Вернемся к вопросу о греческом или «варварском» статусе Артемисии. Следует указать, что Геродот в месте, неоднократно уже упоминавшемся (поскольку оно принципиально для понимания ситуации), идентифицирует ее так: «По отцу она происходила из Галикарнасса (она была дочерью Лигдамида), а по матери — с Крита» (Herod. VII. 99). Специально подчеркнем, что «отец истории» не употребляет по отношению к своей землячке обозначение «кариянка» и уж тем более не называет ее «варварской» женщиной. Да он и не мог бы сделать этого! И вот почему.
В Галикарнассе — греческой колонии на территории Карии — благодаря сохранявшейся много веков традиции брачных связей между представителями двух живущих вместе народов сложилась своеобразная смешанная, греко-карийская среда. Это прекрасно прослеживается, кстати, на примере семьи самого Геродота. Отец его носил карийское имя Лике, но сыновьям своим он дал имена чисто греческие — Геродот и Феодор. Одного дядю будущего историка звали Полиархом (греческое имя), а другого дядю, знаменитого эпического поэта, — Паниасидом (карийское имя). Своего же сына Паниасид назвал Формионом; таким образом, имя этого двоюродного брата Геродота было греческим.
Разумеется, было бы абсурдом делать на основе всех этих данных вывод о том, что часть членов одной и той же семьи была греками, а часть — карийцами, «варварами». Абсолютно независимо от того, какая кровь текла в жилах Геродота, Паниасида и их родственников (а в том, что без карийской примеси здесь не обошлось, сомневаться не приходится), они были не «варварами», а полноценными эллинами в любом отношении — по образу жизни и мысли, по языку и воспитанию, по самосознанию. В конце концов, Геродот и Паниасид были крупными представителями именно греческой, а не какой-либо иной культуры.
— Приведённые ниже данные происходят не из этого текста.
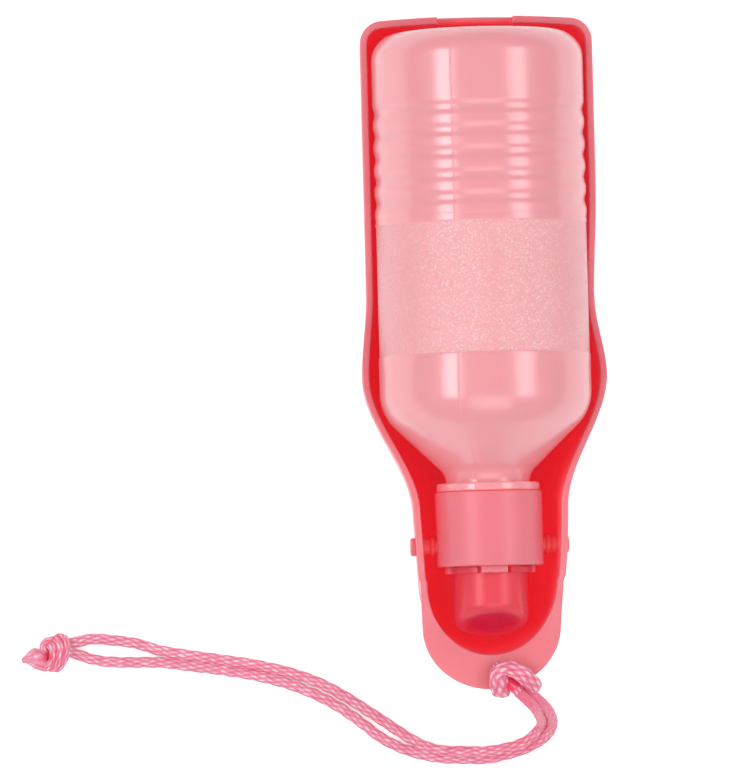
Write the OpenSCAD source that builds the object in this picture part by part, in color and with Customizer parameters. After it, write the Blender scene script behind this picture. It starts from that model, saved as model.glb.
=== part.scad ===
// Travel water bottle for dogs: a squeeze bottle that folds into its own drinking trough.
// +Y points to the wide end, +Z up; the trough stands on its flat bottom at z = 0.

/* [Bottle] */
// Outside diameter of the bottle body
bottle_d = 61; // [54:0.5:68]
// Length from the collar's edge to the bottle's base
bottle_len = 132.5; // [112:0.5:160]
// Wall thickness of the bottle
bottle_wall = 1.1; // [0.8:0.1:1.8]
// Radius of the rounded edge of the base
base_r = 8; // [5:0.5:11]
// Depth of the recess in the middle of the base
base_recess = 2.4; // [1:0.2:4]
// Radius where the shoulder turns into the body
shoulder_r = 14; // [10:0.5:18]
// Radius where the shoulder runs out into the neck
throat_r = 5.9; // [3:0.1:7]
// Length of the shoulder from the bead to the full diameter
shoulder_len = 26.3; // [25.5:0.1:32]
// Outside diameter of the neck
neck_d = 24; // [21:0.5:25]
// Length of the neck inside the collar
neck_len = 17; // [14:0.5:20]
// Outside diameter of the bead above the collar
bead_d = 29.6; // [27:0.2:31]
// Height of the bead
bead_h = 2.4; // [1.6:0.2:3.4]
// Number of grip ribs round the body
rib_count = 5; // [2:1:7]
// Distance between ribs
rib_pitch = 6.45; // [4:0.05:7.5]
// Depth of the grooves between ribs
rib_depth = 0.55; // [0.3:0.05:0.9]
// Distance from the base to the first groove's edge
rib_offset = 20; // [14:0.5:26]
// Depth of the sunk grip panel
panel_recess = 0.25; // [0.1:0.05:0.5]
// Width of the smooth band between grip panel and shoulder
band_len = 10.2; // [8:0.2:14]

/* [Collar and spout] */
// Outside diameter of the hinge collar
collar_d = 30.8; // [30:0.2:33]
// Length of the hinge collar
collar_len = 21.4; // [19:0.2:24]
// Wall thickness of the collar's skirt
collar_wall = 1.9; // [1.4:0.1:2.2]
// Thickness of the collar's front wall
collar_front = 2; // [1.4:0.2:3]
// Distance from the collar's front edge to its pins
pin_back = 6; // [4.5:0.5:9]
// Diameter of the hinge pins
pin_d = 5.2; // [4:0.1:6.5]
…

Из сказанного следует простой вывод: Геродот никак не мог относить Артемисию к «варварам», иначе он должен был бы считать «варваром» и себя самого, что, конечно, совершенно исключено. «Отец истории» воспринимал правительницу своего города как гречанку, пусть и персидскую подданную — но ведь он и сам родился подданным Ахеменидской державы.